In a bid for authenticity, the restoration teams also searched the country for craftsmen familiar with old construction methods. At the Royal Palace, for example, workers reproduced gilded wall lamps employing the same lost-wax technique used to cast them 200 years ago. One 90-year-old worker had learned, during the czarist occupation of Poland, how to spin gold onto bas-relief; he told the younger craftsmen to smear butter on their fingers to better handle the sticky filigree.
In some cases the planners had to improvise. It was understood that, in the 17th century, the exteriors of some buildings were painted, but no one knew exactly how or with what colors. Today, their façades are done up in sepia, beige, muted green, and burnt orange. The color scheme was, Hanna Szwankowska says with a smile, "a bit of fantasy." Indeed, the whole project has the feel of fantasy. As I walked the streets of the Old Town I found it hard to believe that all this was rebuilt from scratch, through a nation's colossal will.
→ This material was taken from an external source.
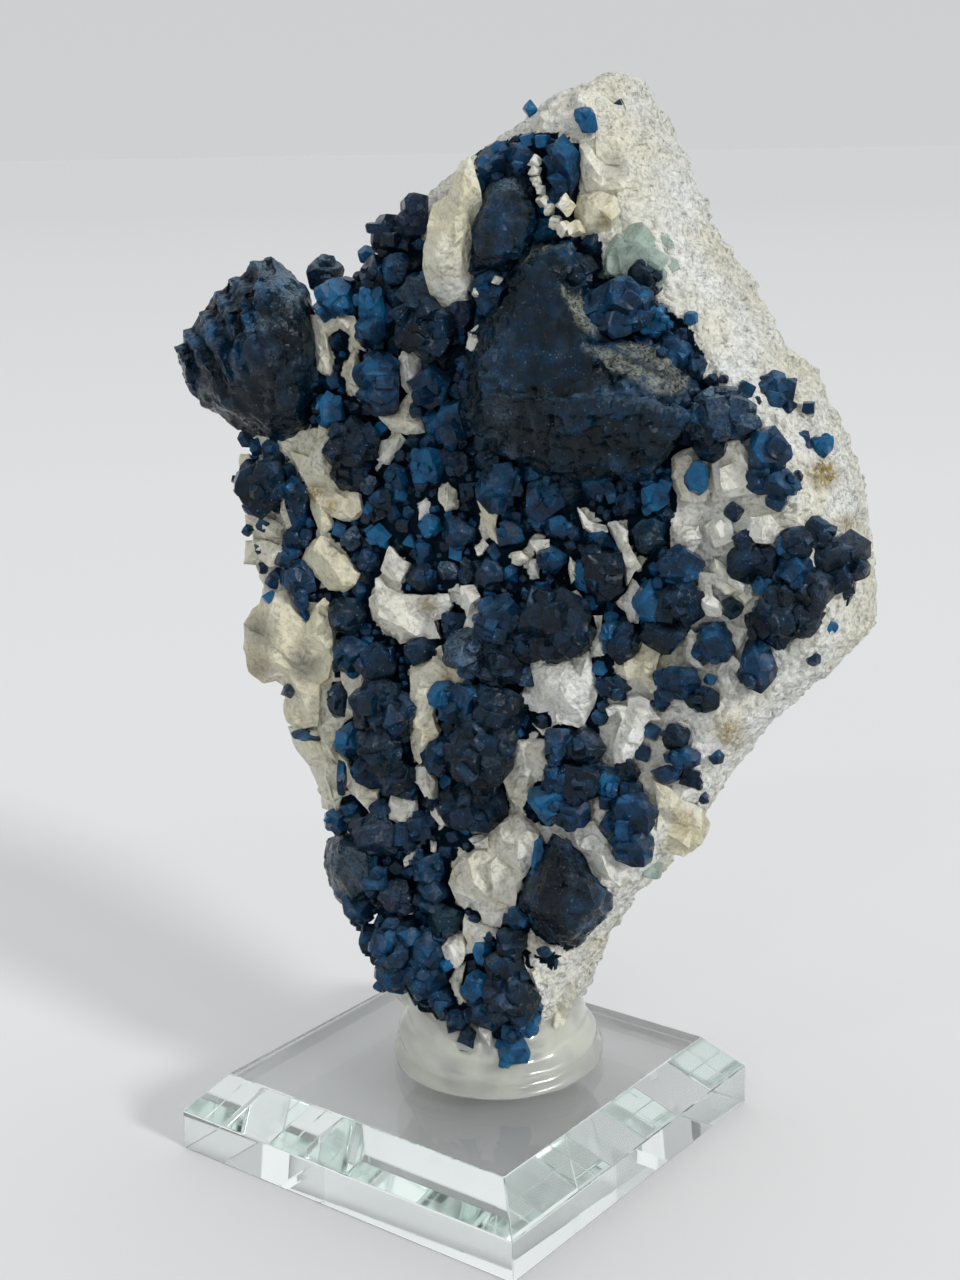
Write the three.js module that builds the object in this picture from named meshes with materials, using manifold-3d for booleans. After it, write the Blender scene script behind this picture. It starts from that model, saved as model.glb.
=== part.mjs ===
import * as THREE from 'three';
import { mergeVertices } from 'three/addons/utils/BufferGeometryUtils.js';
import Module from 'manifold-3d';

const wasm = await Module();
wasm.setup();

// A crystal specimen that stands on its tip in a putty mound on a bevelled glass plate.
// All sizes are millimetres. The origin is the middle of the plate's underside, +Z is up
// and the plate's sides run along X and Y.

// Driving dimensions of the stand
const PLATE_SIDE = 50;
const PLATE_UPRIGHT = 5;
const PLATE_BEVEL_DROP = 4.5;
const PLATE_BEVEL_INSET = 4.1;
const PLATE_TOP = PLATE_UPRIGHT + PLATE_BEVEL_DROP;
const PUTTY_RADIUS = 12.9;
const PUTTY_HEIGHT = 10.4;
const PUTTY_SEGMENTS = 28;
const GAP = 0.3;

// Driving dimensions of the rock slab. Its own frame has u across the crystal face, z up
// and n out of the face, from the axis of the putty mound.
const SLAB_CENTRE = new THREE.Vector2(2.9, 2.2);
const SLAB_TURN = THREE.MathUtils.degToRad(12.5);
const ROCK_WIDEST_N = -4;
const ROCK_FRONT_DEPTH = 13;
const ROCK_FRONT_INSET = 4;
const ROCK_BACK_N = -12;
const ROCK_CORE = 1;
const ROCK_FRONT_N = ROCK_WIDEST_N + ROCK_FRONT_DEPTH;

// Driving dimensions of the crystals
const CRYSTAL_LIFT = 0.35;
const CRYSTAL_LEAN_STEP = 11;
const CRYSTAL_LEAN_STEPS = 5;
const SMALLEST_DEPTH = 1.2;
const LOWEST_FRONT_N = 3;
const CRYSTAL_SPREAD = 1.1;
const MANY_SIDED_FROM = 2.9;
const FILL_PITCH = 4.6;
const FILL_RADIUS = 2.55;
const FILL_CLEARANCE = 1;
const FILL_START = { u: -28, z: 14 };
const FILL_SPAN = { u: 80, z: 110 };
const SMALLEST_CHIP = 6;
const CLUSTER_VOLUME = 100;
const BLOCK_PROUD = 2.5;
const BLOCK_STEP = 0.35;
const BLOCK_STEPS = 4;
const BLOCK_DEPTH = 9;
const BLOCK_REACH = 2.8;
const BLADE_PROUD = 5;
const WELD = 1e-4;

// Turns between one crystal and the next, in radians, so that no two stand alike
const TURN_UPRIGHT = 2.4;
const TURN_OVER = 1.1;

// Faces and blocks are placed as seen from this eye point, on a plane just before the slab.
const EYE = { u: 91, n: 198, z: 118.6 };
const READ_N = 12;

// Outline of the rock slab at its widest, clockwise from the summit, as [u, z].
const ROCK_OUTLINE = [
  [15.4, 126.2], [19.4, 124.3], [21, 120.6], [24, 114.8], [28.5, 106.3], [33.2, 99.7], [38.1, 93],
  [41, 88.9], [43.4, 83.9], [44.7, 72.7], [45.5, 67.5], [44.2, 65.3], [41.2, 61.2], [37.8, 57.8],
  [33.2, 52], [28.9, 45.6], [25, 38.7], [18.8, 31.5], [14.4, 25.7], [11.4, 20], [7, 13.2],
  [-3, 12.6], [-9, 16.5], [-13, 21], [-14.5, 28], [-17.5, 33], [-19.5, 41], [-21.5, 47],
  [-24.5, 51], [-24.5, 54], [-27.5, 55.5], [-29.5, 58.5], [-29.5, 64], [-27.5, 68], [-29, 72],
  [-28.5, 80], [-26, 88], [-24.5, 97.6], [-16, 104.5], [-11, 108], [-4.5, 115], [1.1, 119],
  [5.2, 121.4], [9.3, 124.6],
];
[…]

It's one thing to reconstruct buildings; it is quite another to rebuild the culture of a people who have largely vanished. The attempt to restore some vestige of Poland's pre-war Jewish life has been predictably fraught with problems. By 1979, when I first arrived in Warsaw, even the memories of that life had faded from the former Jewish quarter. Sterile apartment buildings had replaced the wartime rubble of Jewish prayerhouses and meeting halls. All that remained from the old days was an overgrown Jewish cemetery and a single synagogue -- saved from destruction during the war because the Nazis had used it as a stable. There wasn't one rabbi residing in all of Poland. The synagogue stood empty, its windows broken -- a sad site of pilgrimage for tourists and a handful of elderly Polish Jews.